- Instructions to follow:
Provide again, from the entries below, every line from the one containing "for (pole = POLES)" through the one containing "before = set(bpy.data.objects)", exactly as written, and no other line.

[CAD and scene scripts]
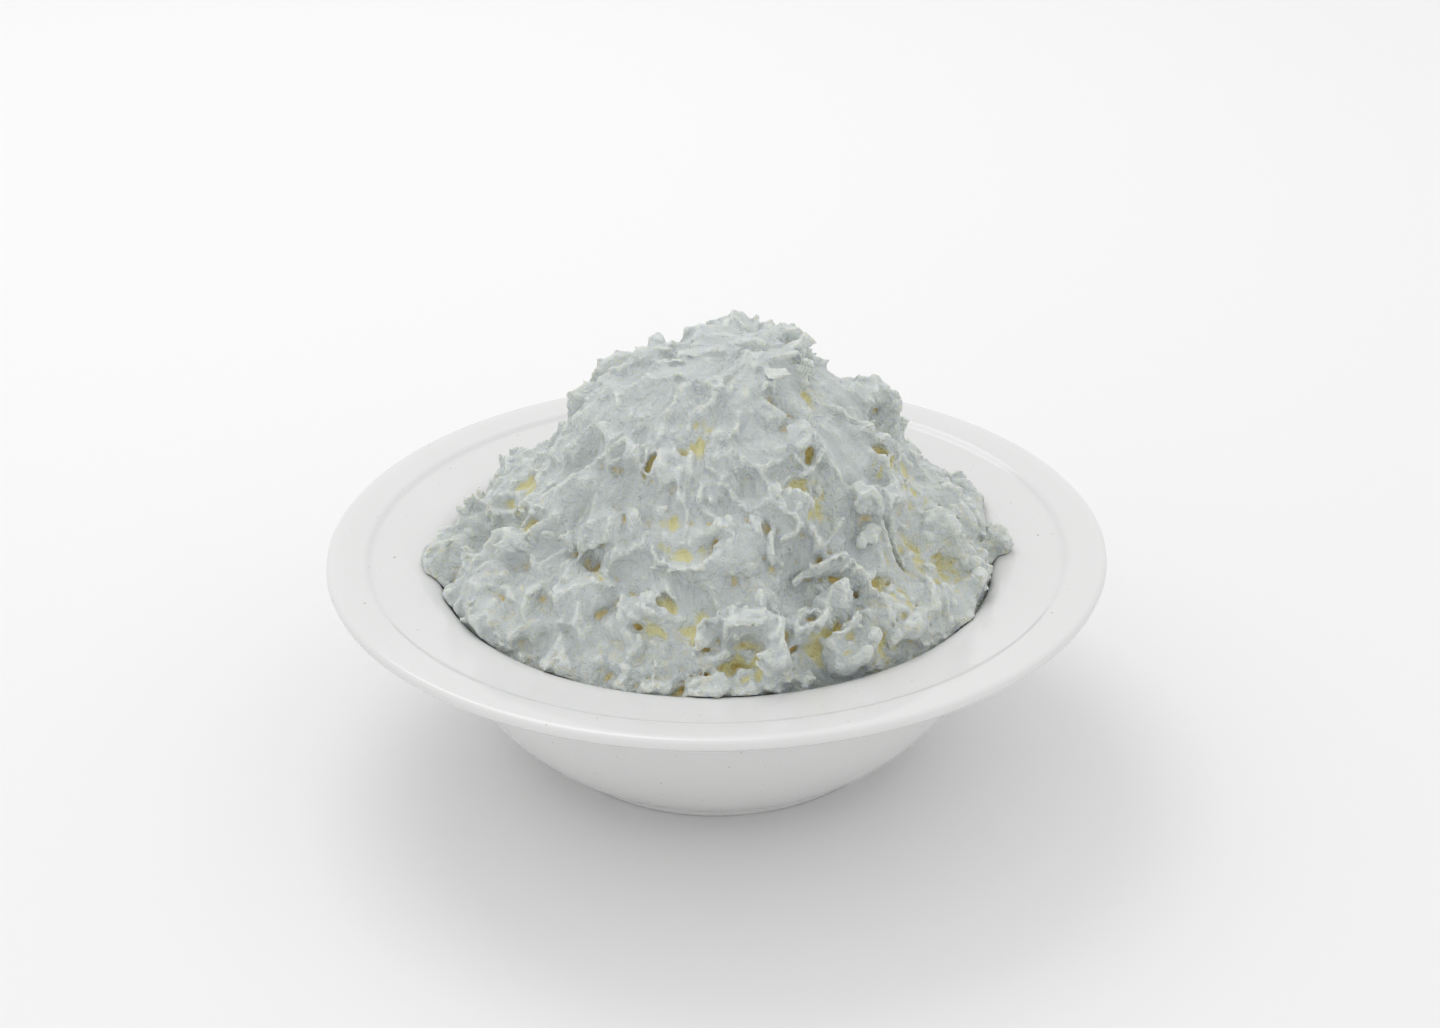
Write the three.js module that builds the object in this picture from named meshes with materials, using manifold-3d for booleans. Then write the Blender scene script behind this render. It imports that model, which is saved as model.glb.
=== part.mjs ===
// A bowl of labneh: a white round bowl with a wide rim, a stepped ring round the rim and a low foot,
// filled to its mouth and heaped high with thick strained yoghurt. The heap is lumps and flaps of
// yoghurt laid over a leaning mound, with hollows where a spoon swept it and a few deep holes.
// Millimetres, +Z up, the origin under the middle of the foot, and the front faces -Y.
import * as THREE from "three";
import { mergeVertices } from "three/addons/utils/BufferGeometryUtils.js";
import Module from "manifold-3d";

const wasm = await Module();
wasm.setup();

// Driving dimensions of the bowl
const RIM_RADIUS = 115;
const RIM_HEIGHT = 65;
const FOOT_RADIUS = 52.4;
const FOOT_WIDTH = 4;
const FOOT_RECESS = 2.6;
const BODY_FOOT = [54, 3.4]; // the outside of the body, as radius and height, where it leaves the foot
const BODY_TOP = [87.2, 52]; // where it turns out under the rim
const RIM_UNDER = [95, 58.1]; // where the rim's underside starts to run straight
const RING_RADIUS = 102; // the step in the rim
const RING_DROP = 2.1; // how far the rim is lower inside the step
const SHOULDER = [88.5, 61.2]; // where the rim turns down into the well
const WALL_TOP = [81.6, 56.5]; // the top of the well's wall
const FLOOR_RADIUS = 34;
const FLOOR_HEIGHT = 6.6; // the well's floor
const ROUND_STEPS = 48; // faces round every turned piece
const CURVE_STEPS = 8; // faces along the body's side, and along the well's wall
const BEND_STEPS = 4; // faces along a short bend
const GAP = 0.3; // between the labneh and the bowl

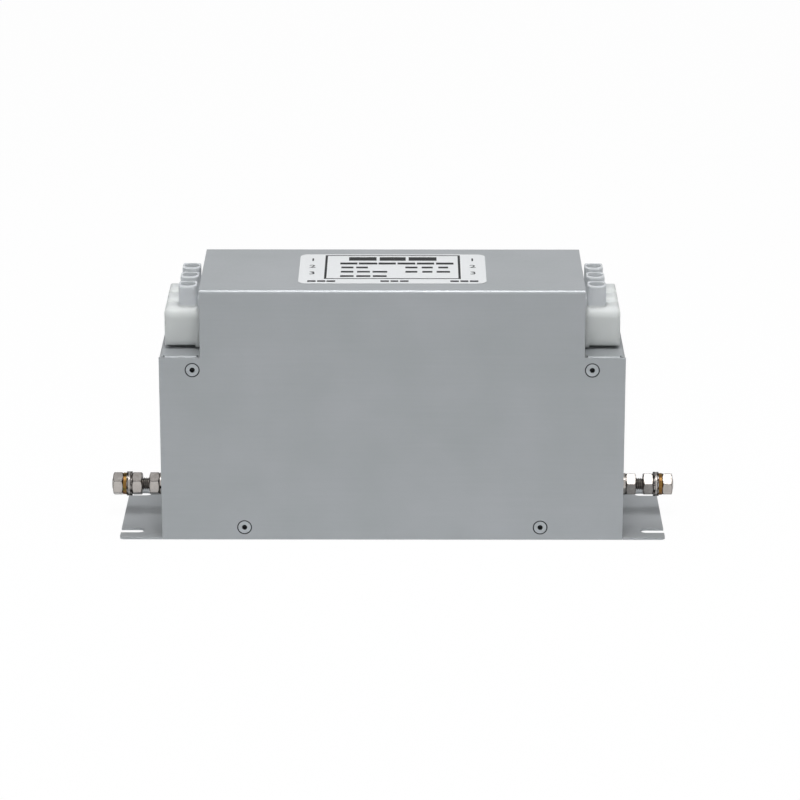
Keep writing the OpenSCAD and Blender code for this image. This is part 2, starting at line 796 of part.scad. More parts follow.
module discharge_resistors() {
    lift = 3;
    body = [4, 8];
    color("#b59a78") at_side("line") for (y = [-1.5, -0.5, 1.5])
        translate([tap_x, y * pole_pitch, board_top + lift]) {
            rotate([0, 90, 0]) cylinder(d = body[0], h = body[1], center = true);
            for (x = [-1, 1]) {
                translate([x * (body[1] / 2 + 1), 0, -lift]) cylinder(d = 0.8, h = lift + 0.4);
                translate([x * (body[1] / 2 + 0.5), 0, 0]) rotate([0, 90, 0])
                    cylinder(d = 0.8, h = 2.8, center = true);
            }
        }
}

// Output

base_plate();
cover();
cover_rivets();
rivet_mandrels();
rating_label();
choke_core();
core_case();
core_lid();
winding_1();
winding_2();
winding_3();
choke_saddle();
y_capacitor();
discharge_resistors();
board_pillars();
for (side = SIDES, pole = POLES) at_pole(side, pole) clamp_screw();  // clamp_screws

for (side = SIDES) {
    end_bracket(side);
    capacitor_board(side);
    x_capacitors(side);
    tap_wires(side);

    earth_bolt(side);
    color(steel) at_stud(side) for (z = [-sheet - washer_t, 0])
            translate([0, 0, z]) ring(2 * stud_d, washer_id, washer_t);
    color(steel) at_stud(side) translate([0, 0, washer_t]) spring_washer(1.8 * stud_d, washer_t);
    color(steel) at_stud(side, nut_turn(side)) translate([0, 0, lock_nut_x]) nut();
    color(steel) at_stud(side, nut_turn(side)) translate([0, 0, clamp_nut_x]) nut();
    color(steel) at_stud(side) for (z = [0, tooth_t + contact_washer_t])
            translate([0, 0, stack_x + z]) rotate(z > 0 ? 18 : 0) tooth_washer();
    color(steel) at_stud(side) translate([0, 0, stack_x + tooth_t])
            ring(2 * stud_d, washer_id, contact_washer_t);
    color(yellow_zinc) at_stud(side, 70)
            translate([0, 0, stack_x + 2 * tooth_t + contact_washer_t])
                spring_washer(1.8 * stud_d, lug_spring_t);
    color(steel) at_stud(side, nut_turn(side)) translate([0, 0, outer_nut_x]) nut();

    for (pole = POLES) {
        at_pole(side, pole) terminal_housing();
        at_pole(side, pole) terminal_cage();
        at_pole(side, pole) contact_bar();
    }
}
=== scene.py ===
import json
import math
import bmesh
import bpy
from mathutils import Matrix, Vector


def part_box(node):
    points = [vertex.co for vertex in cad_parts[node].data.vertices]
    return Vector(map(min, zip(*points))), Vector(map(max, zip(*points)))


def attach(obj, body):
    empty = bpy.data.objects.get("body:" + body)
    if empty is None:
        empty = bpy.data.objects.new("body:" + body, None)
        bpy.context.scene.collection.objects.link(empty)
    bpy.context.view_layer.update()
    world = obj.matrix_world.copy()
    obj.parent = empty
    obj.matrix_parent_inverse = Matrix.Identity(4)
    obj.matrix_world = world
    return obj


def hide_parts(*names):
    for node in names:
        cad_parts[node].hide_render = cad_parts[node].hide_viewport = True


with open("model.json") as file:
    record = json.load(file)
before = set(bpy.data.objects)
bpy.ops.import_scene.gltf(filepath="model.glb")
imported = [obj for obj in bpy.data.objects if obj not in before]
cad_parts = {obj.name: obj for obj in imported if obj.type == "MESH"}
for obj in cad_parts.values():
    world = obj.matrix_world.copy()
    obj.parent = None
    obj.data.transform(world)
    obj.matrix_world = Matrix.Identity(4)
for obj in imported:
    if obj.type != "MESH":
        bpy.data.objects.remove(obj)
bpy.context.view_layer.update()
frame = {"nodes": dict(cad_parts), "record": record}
nodes = frame["nodes"]
scene = bpy.context.scene
mm = 0.001
print("frame loaded with", len(nodes), "nodes")


def linear(hexText):
    # sRGB hex to the linear colour that shaders take
    parts = [int(hexText[i:i + 2], 16) / 255 for i in (1, 3, 5)]
    return tuple(c / 12.92 if c <= 0.04045 else ((c + 0.055) / 1.055) ** 2.4 for c in parts) + (1.0,)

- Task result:
    for (pole = POLES) {
        at_pole(side, pole) terminal_housing();
        at_pole(side, pole) terminal_cage();
        at_pole(side, pole) contact_bar();
    }
}
=== scene.py ===
import json
import math
import bmesh
import bpy
from mathutils import Matrix, Vector


def part_box(node):
    points = [vertex.co for vertex in cad_parts[node].data.vertices]
    return Vector(map(min, zip(*points))), Vector(map(max, zip(*points)))


def attach(obj, body):
    empty = bpy.data.objects.get("body:" + body)
    if empty is None:
        empty = bpy.data.objects.new("body:" + body, None)
        bpy.context.scene.collection.objects.link(empty)
    bpy.context.view_layer.update()
    world = obj.matrix_world.copy()
    obj.parent = empty
    obj.matrix_parent_inverse = Matrix.Identity(4)
    obj.matrix_world = world
    return obj


def hide_parts(*names):
    for node in names:
        cad_parts[node].hide_render = cad_parts[node].hide_viewport = True


with open("model.json") as file:
    record = json.load(file)
before = set(bpy.data.objects)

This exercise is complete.